Chevon Troutman: Zwischen Maschine und Krebsfleisch
Muskeln, Tattoos und ein sehr empfindsamer Kern: Bayerns US-Star Chevon Troutman und seine besondere Beziehung zum Klub.
MÜNCHEN Wenn Chevon Troutman nicht Basketball-Profi geworden wäre, dann sicher Koch oder Restauranttester. Fast täglich teilt der US-Forward des FC Bayern seinen Fans in den sozialen Netzwerken mit, wo er gerade speist – oder was er selbst zubereitet hat. Troutman selbst schlägt vor: „Koch-Wrestler, wenn es so etwas gäbe. Erst kämpfen, zwischendurch Gewichte stemmen, danach kochen. Ich bin ein Wettkampf-Typ.“
Im Wettkampf haben sich die Bayern bisher tadellos bewiesen: Vier Ligaspiele, vier Siege, der jüngste am Sonntag gegen Bayreuth. Troutman (31) ist eine wichtige Stütze, die Fans lieben ihn für sein extravagantes Äußeres und seine kraftvolle Spielweise, für seine Frisuren und seine krachenden Dunks. 2,02 Meter ist er groß, muskelbepackt, die Arme zieren Tattoos. Allerdings sagt er auch über sich selbst: „Ich habe einen harten Panzer. Darunter bin ich weich wie Krebsfleisch.“
Mit dem FC Bayern verbindete ihn eine etwas komplizierte Vergangenheit: Mitte März verletzte er sich am Sprunggelenk, kurz vor den Playoffs kam er zurück – spielte aber in der entscheidenden Saisonphase nicht halb so gut wie zuvor. Seine Verletzungspause verbrachte er allerdings wohl nicht so, wie es sich die Verantwortlichen im Verein von ihm wünschten: Öfter mal in Clubs statt im Bett, gerne auch zusammen mit Ex-Mitspieler Jared Homan. Das eigenwillige Reha-Programm kam offenbar nicht gut an.
Dass er im Sommer, trotz bestehenden Vertrages, nicht aus der Mannschaft flog, ist seiner sportlichen Qualität, aber womöglich auch seinem Marketing-Wert in einer Mannschaft, die fast komplett ausgetauscht wurde, zu verdanken.
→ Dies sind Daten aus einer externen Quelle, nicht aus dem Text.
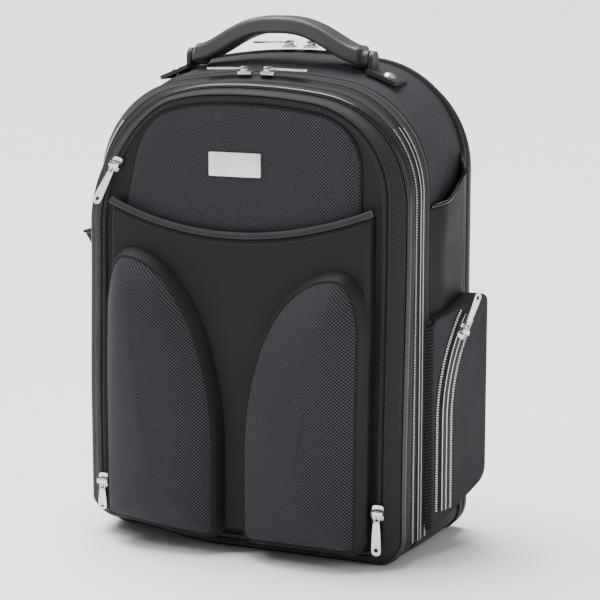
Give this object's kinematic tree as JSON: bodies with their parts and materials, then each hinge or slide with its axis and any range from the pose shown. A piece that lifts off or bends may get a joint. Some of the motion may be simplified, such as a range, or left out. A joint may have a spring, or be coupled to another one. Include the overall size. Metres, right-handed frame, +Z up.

Dass es ziemlich knapp war, weiß Troutman: „Ich hatte mir vorübergehend auch Sorgen gemacht, den Verein verlassen zu müssen. Schließlich bin ich auch nur ein Angestellter.“
Der Mann, der sich selbst eine „Maschine“ nennt, hat ein empfindsames Gemüt, braucht offensichtlich Aufmerksamkeit und Streicheleinheiten, auch wenn er das nicht gerne zugibt. Nach der Pause in München angekommen, musste Troutman zuschauen, wie die Bayern seinen sportlich überflüssig gewordenen Freund Homan mehr oder weniger sanft drängten, den Verein zu verlassen. Der Vorgang ließ ihn wohl an seiner eigenen Zukunft zweifeln. Genauso wie das professionell notwendige Vorgehen, mit Deon Thompson und Boris Savovic gleich zwei neue Spieler für seine Position zu verpflichten.
Troutman, sensibler als es ihm wohl manchmal guttäte, empfindet offenbar, auf dem Schleudersitz zu sitzen. Er ist der letzte im Team verbliebene ausländische Spieler, den noch Pesics Vor-Vorgänger Dirk Bauermann verpflichtet hatte. Und obwohl es gerade Troutmans Stärke ist, ohne taktischen Schwerpunkt auf ihn sehr produktiv zu sein, wünscht er sich mehr Spielanteile. „Damit muss ich hier in München klarkommen, nicht derjenige zu sein, der im Mittelpunkt steht“, sagt er.
Irgendwie hätte er eben doch gerne öfter den Ball, obwohl er gleichzeitig weiß, dass das im Star-gespickten Kader der Bayern nur schwer möglich ist. „Ich sehe das pragmatisch: Ich komme aufs Feld und tue, was ich kann“, sagt Troutman, als ob er sich selbst ermahnen würde. Ein Bayern-Star zwischen Maschine und Krebsfleisch.